Value lasts when the evidence survives inspection.

Material prestige helps only when condition, silhouette, care and future use remain believable.

Condition

Healthy surface, lining, seams, backing, closures and smell matter before category claims.

Wearability

A valuable coat still works with real outfits, real movement and a real closet.

Care history

Storage and professional attention protect value more than vague luxury language.

Future role

The coat should make sense for the next winter, not only for the purchase photo.

The first purchase should not force a second purchase too soon

The most expensive mistake is not always the highest price. It is the coat that creates a second purchase because it solved the wrong problem. A full fur coat bought for glamour may still leave the owner needing a parka for wet commutes. A parka bought for practicality may still leave a gap for evening clothing. A shearling coat bought for daily use may still feel wrong if the wardrobe actually needs dress coverage. A leather jacket may be sharp but leave winter warmth unsolved.

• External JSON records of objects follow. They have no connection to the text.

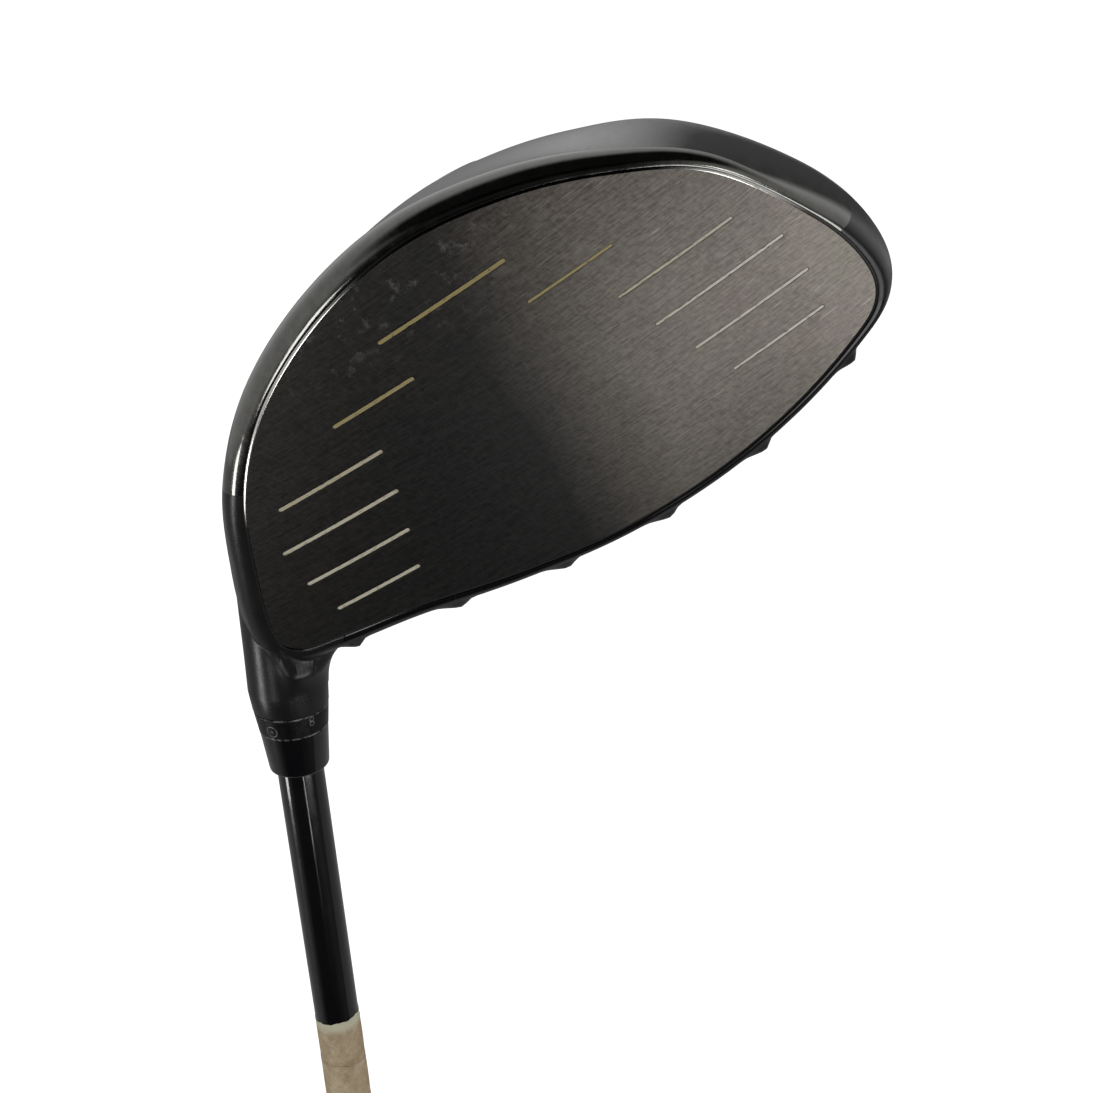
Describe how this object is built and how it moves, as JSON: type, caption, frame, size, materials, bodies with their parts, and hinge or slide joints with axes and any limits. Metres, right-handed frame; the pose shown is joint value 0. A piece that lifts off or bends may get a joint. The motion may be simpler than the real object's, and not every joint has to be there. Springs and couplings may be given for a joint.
{
  "type": "golf driver",
  "caption": "Adjustable golf driver with a large hollow head, a tapered graphite shaft and a rubber grip; the head comes off its splined sleeve and a rear sole weight slides.",
  "frame": {"origin": "centre of the grip cap's flat end face, where the vent hole opens", "axes": "+Z along the shaft from the grip to the head, +X towards the target out of the face, +Y mostly towards the toe"},
  "size_m": [0.1166, 0.1237, 1.1895],
  "materials": {
    "head_satin": "satin charcoal over cast titanium",
    "crown_paint": "dark painted composite",
    "face_metal": "brushed, darkened, worn",
    "line_paint": "matte pale khaki paint",
    "smoked_chrome": "polished, smoked",
    "badge": "brushed, blank",
    "steel": "bright turned",
    "dark_steel": "blackened",
    "track_black": "satin black",
    "weight_metal": "bead-blasted",
    "slug_metal": "turned",
    "sleeve_black": "satin black, worn marks",
    "ferrule_gloss": "gloss black",
    "shaft_gloss": "gloss black over graphite",
    "plug_plastic": "matte",
    "masking_tape": "creped paper, stained",
    "grip_tape": "paper backed",
    "grip_rubber": "textured rubber",
    "cap_rubber": "smooth rubber"
  },
  "bodies": {
    "shaft_assembly": {"adapter_sleeve": "sleeve_black", "ferrule": "ferrule_gloss", "shaft": "shaft_gloss", "tip_plug": "plug_plastic", "masking_tape": "masking_tape", "grip_tape": "grip_tape", "grip_body": "grip_rubber", "grip_cap": "cap_rubber"},
    "head": {"head_body": "head_satin", "crown_shell": "crown_paint", "face_plate": "face_metal", "scoreline_paint": "line_paint", "sole_band": "smoked_chrome", "sole_badge": "badge", "spline_seat": "steel", "screw_bushing": "steel", "screw_retaining_ring": "dark_steel", "weight_track": "track_black"},
    "hosel_fastener": {"hosel_screw_washer": "steel"},
    "hosel_screw_turn": {"hosel_screw": "steel"},
    "slider": {"slide_weight": "weight_metal", "weight_slugs": "slug_metal", "weight_nut": "steel"},
    "weight_fastener": {"weight_screw_clip": "dark_steel"},
    "weight_screw_turn": {"weight_screw": "steel"}
  },
  "joints": [
    {"name": "head_release", "type": "slide", "parent": "shaft_assembly", "child": "head", "axis": [0, 0, 1], "range_m": [0, 0.045]},
    {"name": "hosel_screw_travel", "type": "slide", "parent": "head", "child": "hosel_fastener", "axis": [0, 0, 1], "range_m": [0, 0.006]},
    {"name": "hosel_screw_spin", "type": "hinge", "parent": "hosel_fastener", "child": "hosel_screw_turn", "pos_m": [0, 0, 1.13], "axis": [0, 0, 1], "range_deg": [0, 2701]},
    {"name": "weight_slide", "type": "hinge", "parent": "head", "child": "slider", "pos_m": [-0.038, 0.03482, 1.16564], "axis": [0, 0.4985, -0.8669], "range_deg": [-14, 14]},
    {"name": "weight_screw_travel", "type": "slide", "parent": "slider", "child": "weight_fastener", "axis": [-0.4695, -0.4401, 0.7654], "range_m": [0, 0.0016]},
    {"name": "weight_screw_spin", "type": "hinge", "parent": "weight_fastener", "child": "weight_screw_turn", "pos_m": [-0.083, 0.03482, 1.16564], "axis": [-0.4695, -0.4401, 0.7654], "range_deg": [0, 824]}
  ],
  "couplings": [
    {"joint": "hosel_screw_spin", "follows": "hosel_screw_travel", "rad_per_m": 7854},
    {"joint": "weight_screw_spin", "follows": "weight_screw_travel", "rad_per_m": 8976}
  ]
}
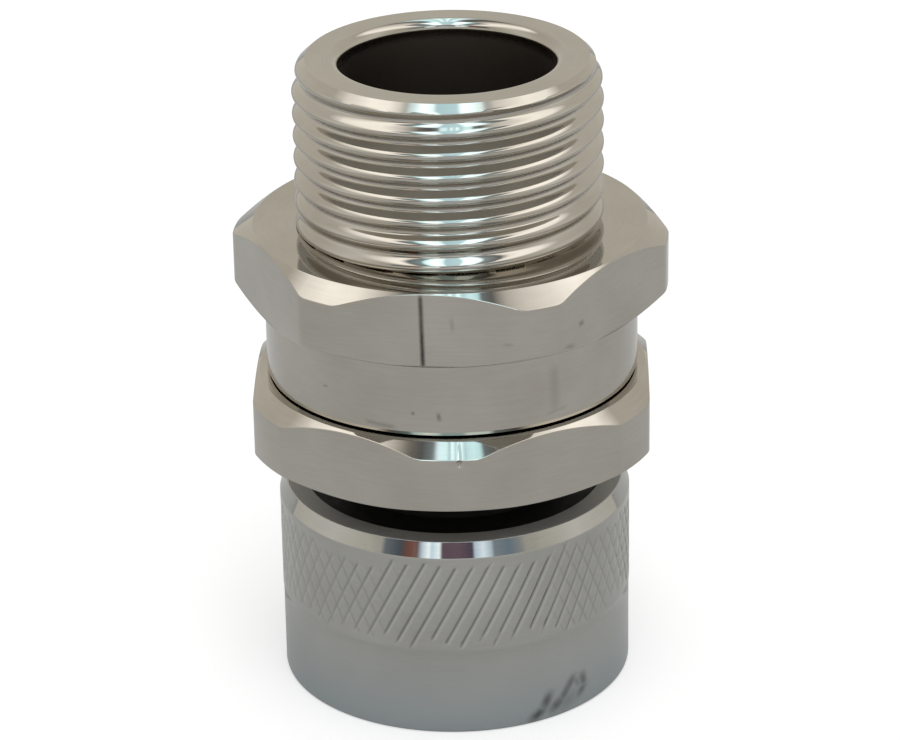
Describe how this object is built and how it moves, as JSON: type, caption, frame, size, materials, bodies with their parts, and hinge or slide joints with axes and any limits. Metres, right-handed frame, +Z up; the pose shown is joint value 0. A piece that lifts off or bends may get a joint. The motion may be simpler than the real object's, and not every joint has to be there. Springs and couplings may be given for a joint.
{
  "type": "swivel pipe connector",
  "caption": "Straight pipe connector with a ball-race swivel: a male threaded body and gland nut turn on a tubular stem that carries a free-turning knurled union collar.",
  "frame": {"origin": "centre of the collar's lower rim, on the surface that the part stands on", "axes": "+Z up along the common axis towards the threaded nipple, -Y towards the side that the picture shows"},
  "size_m": [0.0382, 0.0374, 0.0577],
  "materials": {
    "body_metal": "turned and bright plated, fine brush marks",
    "collar_metal": "turned and bright plated, knurled grip",
    "stem_metal": "fine turned",
    "bearing_steel": "ground and polished",
    "spring_steel": "dark tempered",
    "bronze": "satin turned",
    "black_rubber": "matte",
    "white_polymer": "smooth matte"
  },
  "bodies": {
    "housing": {"male_body": "body_metal", "gland_nut": "body_metal", "seam_ring": "black_rubber", "guide_bush": "bronze", "spring_disc": "spring_steel", "lower_race": "bearing_steel"},
    "cage": {"ball_cage": "bronze", "bearing_balls": "bearing_steel"},
    "stem": {"swivel_stem": "stem_metal", "upper_race": "bearing_steel", "slip_washer": "white_polymer", "lower_backup_ring": "white_polymer", "lower_seal_ring": "black_rubber", "upper_backup_ring": "white_polymer", "upper_seal_ring": "black_rubber", "dust_seal": "black_rubber", "snap_ring": "spring_steel", "upper_collar_washer": "white_polymer", "lower_collar_washer": "white_polymer", "seat_ring": "stem_metal", "pipe_gasket": "black_rubber"},
    "collar": {"knurled_collar": "collar_metal"}
  },
  "joints": [
    {"name": "stem_swivel", "type": "hinge", "parent": "housing", "child": "stem", "pos_m": [0, 0, 0.0305], "axis": [0, 0, 1], "continuous": true},
    {"name": "cage_orbit", "type": "hinge", "parent": "housing", "child": "cage", "pos_m": [0, 0, 0.0305], "axis": [0, 0, 1], "continuous": true},
    {"name": "collar_turn", "type": "hinge", "parent": "stem", "child": "collar", "pos_m": [0, 0, 0.01365], "axis": [0, 0, 1], "continuous": true}
  ],
  "couplings": [
    {"joint": "cage_orbit", "follows": "stem_swivel", "ratio": 0.5}
  ]
}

Before buying, list the coat you would still need if this one came home. If that second coat is essential, the first purchase may be narrower than it feels. This does not mean every wardrobe must buy the most practical option first. It means the first purchase needs to answer the most repeated or most expensive gap. Someone who already owns daily weather outerwear can choose polish. Someone who owns dress coats but nothing for messy days should probably choose utility before another beautiful surface.

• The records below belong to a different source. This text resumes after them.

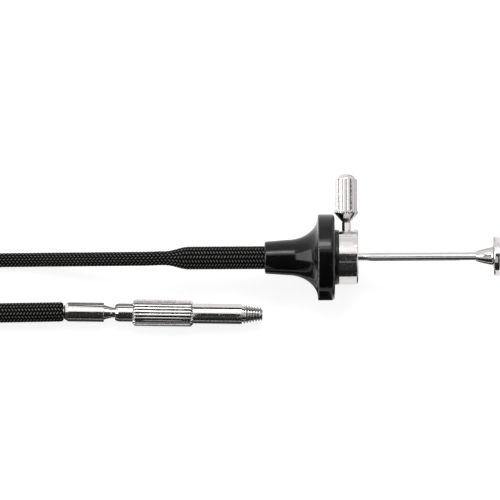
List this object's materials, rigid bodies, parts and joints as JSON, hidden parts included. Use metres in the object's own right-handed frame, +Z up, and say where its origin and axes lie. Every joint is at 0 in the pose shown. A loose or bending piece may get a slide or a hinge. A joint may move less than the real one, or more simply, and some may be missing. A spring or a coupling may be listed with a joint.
{
  "type": "cable shutter release",
  "caption": "Mechanical cable release: flanged handle with a sprung thumb plunger and locking screw, a braided cord and a swivelling tapered-thread connector.",
  "frame": {"origin": "middle of the handle's bounding box, on the table: the handle with its barrel, plunger and locking screw, without the cord and what is on it", "axes": "+X along the handle from the cord to the thumb disc, +Y towards the locking screw's head, +Z up from the table"},
  "size_m": [0.132, 0.0351, 0.015],
  "materials": {
    "black_plastic": "high gloss",
    "black_washer": "satin",
    "chrome": "polished chrome plate",
    "steel": "drawn steel",
    "brass": "turned brass",
    "braid": "black braided yarn"
  },
  "bodies": {
    "handle": {"handle": "black_plastic", "front_bush": "brass", "flange_washer": "black_washer", "lock_collar": "chrome", "barrel_tube": "steel", "spring_seat": "brass", "return_spring": "steel", "push_wire_handle": "steel", "braid_clamp": "steel", "handle_sheath": "braid", "cord_upper": "braid", "cord_coil": "braid", "cord_lower": "braid", "connector_sheath": "braid", "wire_liner": "steel", "ferrule": "chrome", "swivel_stem": "chrome"},
    "plunger": {"plunger_piston": "brass", "plunger_rod": "chrome", "button_hub": "chrome", "thumb_disc": "chrome"},
    "lock_pad": {"lock_pad": "brass"},
    "lock_screw": {"lock_screw": "chrome"},
    "threaded_connector": {"threaded_nipple": "chrome", "knurled_sleeve": "chrome", "swivel_socket": "chrome"},
    "release_pin": {"release_pin": "steel", "pin_crimp": "brass", "push_wire_tip": "steel"}
  },
  "joints": [
    {"name": "plunger_slide", "type": "slide", "parent": "handle", "child": "plunger", "axis": [-1, 0, 0], "range_m": [0, 0.018], "stiffness_N_per_m": 235, "springref_m": -0.003, "deforming": ["return_spring", "push_wire_handle"]},
    {"name": "pin_slide", "type": "slide", "parent": "handle", "child": "release_pin", "axis": [0.9998, -0.0183, 0], "range_m": [0, 0.018]},
    {"name": "lock_slide", "type": "slide", "parent": "handle", "child": "lock_pad", "axis": [0, -1, 0], "range_m": [-0.00035, 0.0004375]},
    {"name": "lock_turn", "type": "hinge", "parent": "lock_pad", "child": "lock_screw", "pos_m": [0.00084, -0.00354, 0.00752], "axis": [0, -1, 0], "range_deg": [-360, 450]},
    {"name": "connector_swivel", "type": "hinge", "parent": "handle", "child": "threaded_connector", "pos_m": [-0.01387, -0.01348, 0.00232], "axis": [0.9998, -0.0183, 0], "continuous": true}
  ],
  "couplings": [
    {"joint": "pin_slide", "follows": "plunger_slide", "ratio": 1},
    {"joint": "lock_turn", "follows": "lock_slide", "rad_per_m": 17952}
  ]
}
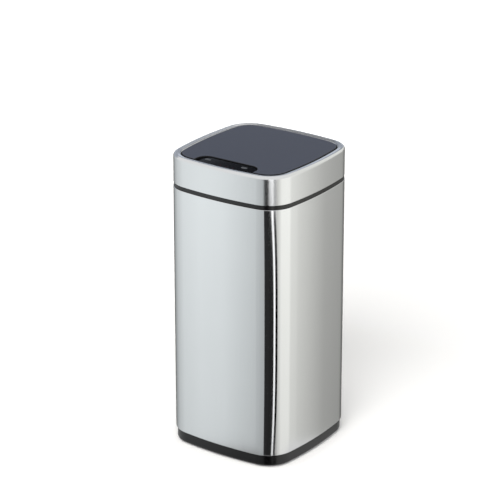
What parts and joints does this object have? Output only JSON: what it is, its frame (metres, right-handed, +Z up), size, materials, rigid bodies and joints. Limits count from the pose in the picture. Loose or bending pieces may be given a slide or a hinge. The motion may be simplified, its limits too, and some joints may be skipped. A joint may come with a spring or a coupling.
{
  "type": "sensor trash can",
  "caption": "Square-plan kitchen bin with bulged steel sides, a black base and a lift-off powered head with a hinged lid.",
  "frame": {"origin": "middle of the base's underside, on the surface the bin stands on", "axes": "+Z up, -Y towards the sensor side, +X to the right when facing the sensor side from the front"},
  "size_m": [0.2998, 0.2998, 0.646],
  "materials": {
    "brushed_steel": "vertical brushed stainless",
    "black_plastic": "satin moulded",
    "lid_plastic": "satin moulded, fine texture",
    "console_plastic": "polished",
    "key_plastic": "satin",
    "gear_plastic": "natural acetal",
    "zinc_steel": "zinc plated",
    "ground_steel": "ground bar",
    "brass": "machined",
    "motor_steel": "plated can",
    "rubber": "matte",
    "circuit_board": "solder mask",
    "diode": "clear tinted epoxy",
    "cell_wrap": "plain plastic sleeve",
    "spring_steel": "nickel plated",
    "lead_sleeve": "matte sleeve"
  },
  "bodies": {
    "bin": {"body_shell": "brushed_steel", "base_ring": "black_plastic", "base_tray": "black_plastic", "foot_pads": "rubber", "base_screws": "zinc_steel"},
    "ring": {"bag_ring": "black_plastic"},
    "head": {"head_collar": "brushed_steel", "head_frame": "black_plastic", "lid_bumpers": "rubber", "sensor_console": "console_plastic", "control_board": "circuit_board", "console_screws": "zinc_steel", "sensor_diodes": "diode", "board_parts": "key_plastic", "bush_left": "gear_plastic", "bush_right": "gear_plastic", "gearbox_case": "black_plastic", "gearbox_cover": "black_plastic", "gear_axles": "ground_steel", "drive_motor": "motor_steel", "battery_box": "black_plastic", "battery_cells": "cell_wrap", "battery_contacts": "spring_steel", "switch_housing": "black_plastic", "head_screws": "zinc_steel", "wiring_loom": "lead_sleeve"},
    "lid": {"lid_panel": "lid_plastic", "lid_liner": "black_plastic", "lid_screws": "zinc_steel", "hinge_shaft": "ground_steel", "lid_sector": "black_plastic"},
    "low_gear": {"compound_gear_low": "gear_plastic"},
    "high_gear": {"compound_gear_high": "gear_plastic"},
    "rotor": {"motor_pinion": "brass", "motor_shaft": "ground_steel"},
    "open_key": {"open_button": "key_plastic"},
    "close_key": {"close_button": "key_plastic"},
    "door": {"battery_door": "black_plastic"},
    "rocker": {"power_rocker": "key_plastic"}
  },
  "joints": [
    {"name": "ring_lift", "type": "slide", "parent": "bin", "child": "ring", "axis": [0, 0, 1], "range_m": [0, 0.1]},
    {"name": "head_lift", "type": "slide", "parent": "ring", "child": "head", "axis": [0, 0, 1], "range_m": [0, 0.12]},
    {"name": "lid_hinge", "type": "hinge", "parent": "head", "child": "lid", "pos_m": [0, 0.086, 0.6355], "axis": [-1, 0, 0], "range_deg": [0, 72]},
    {"name": "low_gear_turn", "type": "hinge", "parent": "head", "child": "low_gear", "pos_m": [0, 0.07217, 0.60444], "axis": [-1, 0, 0], "range_deg": [-337, 0]},
    {"name": "high_gear_turn", "type": "hinge", "parent": "head", "child": "high_gear", "pos_m": [0, 0.06116, 0.58871], "axis": [-1, 0, 0], "range_deg": [0, 1009]},
    {"name": "rotor_turn", "type": "hinge", "parent": "head", "child": "rotor", "pos_m": [0, 0.06629, 0.57462], "axis": [-1, 0, 0], "range_deg": [-4033, 0]},
    {"name": "open_press", "type": "slide", "parent": "head", "child": "open_key", "axis": [0, 0.1379, -0.9904], "range_m": [0, 0.0008], "stiffness_N_per_m": 400, "springref_m": -0.001},
    {"name": "close_press", "type": "slide", "parent": "head", "child": "close_key", "axis": [0, 0.1379, -0.9904], "range_m": [0, 0.0008], "stiffness_N_per_m": 400, "springref_m": -0.001},
    {"name": "battery_door_hinge", "type": "hinge", "parent": "head", "child": "door", "pos_m": [0, 0.1264, 0.55443], "axis": [1, 0, 0], "range_deg": [0, 95]},
    {"name": "power_rock", "type": "hinge", "parent": "head", "child": "rocker", "pos_m": [0.105, 0.062, 0.5699], "axis": [-1, 0, 0], "range_deg": [0, 20]}
  ],
  "couplings": [
    {"joint": "low_gear_turn", "follows": "lid_hinge", "ratio": -4.6667},
    {"joint": "high_gear_turn", "follows": "lid_hinge", "ratio": 14},
    {"joint": "rotor_turn", "follows": "lid_hinge", "ratio": -56}
  ]
}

This is where the buy-first comparison becomes useful. The question is not which coat is most impressive. It is which purchase prevents the most repeat frustration: cold legs, wet shoulders, awkward formal layers, cramped driving, lack of storage, or a closet full of pieces that work only once.

A first purchase should be judged by the gap that creates the most pressure. If winter already feels functional but dress outfits look unfinished, a polished fur coat may be the smarter first luxury. If the closet has beautiful coats but none of them can handle wet errands, a fur-trim parka may be the more rational next move. If the wardrobe is casual and dry-cold focused, shearling can be a strong first upgrade because it repeats easily without feeling like a formal event.

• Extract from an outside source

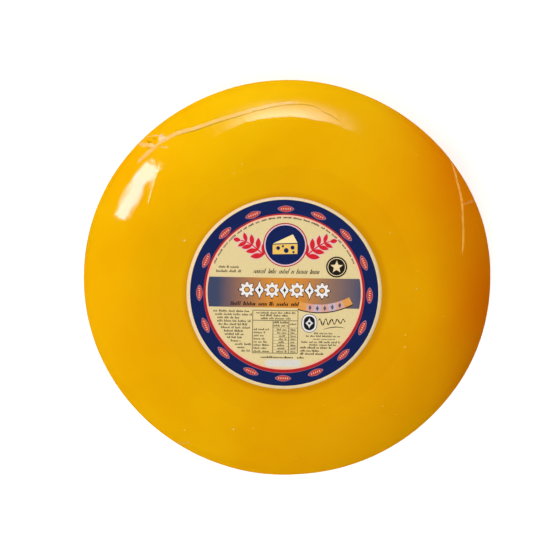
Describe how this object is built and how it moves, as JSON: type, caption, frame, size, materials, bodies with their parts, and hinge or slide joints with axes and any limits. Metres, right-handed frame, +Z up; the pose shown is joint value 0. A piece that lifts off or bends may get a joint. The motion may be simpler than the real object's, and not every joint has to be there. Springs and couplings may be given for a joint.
{
  "type": "fontina cheese wheel",
  "caption": "Whole round of golden cheese with a fully rounded rim and nearly flat faces, in clear shrink film over a round printed paper label.",
  "frame": {"origin": "centre of the flat underside of the wrapped wheel", "axes": "+Z up, out of the labelled face; +Y towards the top of the label; +X to the right of the label"},
  "size_m": [0.25, 0.2448, 0.094],
  "materials": {
    "cheese": "smooth waxy golden cheese skin",
    "label_paper": "printed coated paper",
    "film": "clear shrink film, glossy, tight"
  },
  "bodies": {
    "root": {"cheese_wheel": "cheese", "label": "label_paper", "film": "film"}
  },
  "joints": []
}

There is a different answer for someone replacing an old coat. Replacement should begin with the failure that caused the old coat to stop working. If the old coat was warm but too formal, do not replace it with another formal coat. If it was practical but made every outfit look unfinished, add polish. If it was inexpensive but flattened, matted or lost shape, move from lowest price to better construction. If it was beautiful but impossible to store, choose a shape and material that respects the closet.

Two-coat planning can be more economical than forcing one coat to handle everything. A careful owner might choose a refined fur coat for dry cold and dress use, then rely on a parka for weather. Another might choose shearling for daily winter movement, then add a lighter leather jacket for transitional months. The value comes from clean roles. When roles overlap too much, one coat usually sits unused.

Buy polish first

Choose full fur or refined outerwear when the wardrobe already handles weather but lacks a finished cold-weather dress layer.

Buy utility first

Choose a fur-trim parka or weather-first coat when the week is wet, busy, travel-heavy or full of hands-free movement.

Buy structure first

Choose shearling when dry wind, denim, knitwear, walking and repeated use matter more than ceremony.

Buy transition first

Choose leather or lighter outerwear when winter is mild and the real missing piece is month-to-month styling.

If one coat must do almost everything, avoid the extremes first

Some wardrobes can divide winter into roles: a polished coat for dinners, a practical parka for weather, a shearling coat for repeated dry-cold days. Other wardrobes need one coat to carry most of the season. That single-coat situation changes the value test. The best answer is usually not the most dramatic fur, the toughest parka or the trendiest texture. It is the coat with the fewest daily penalties.

A one-coat wardrobe should be judged by the ordinary week first. The coat should close properly, move in a car, work over at least two outfit types, handle indoor transitions and fit the available closet. If the owner wears mostly denim and boots, a full formal coat may stay underused. If the owner wears dresses, tailoring and long knits, a short casual jacket may leave too much exposed. If the city has wet streets and unpredictable weather, a delicate surface may need backup sooner than expected.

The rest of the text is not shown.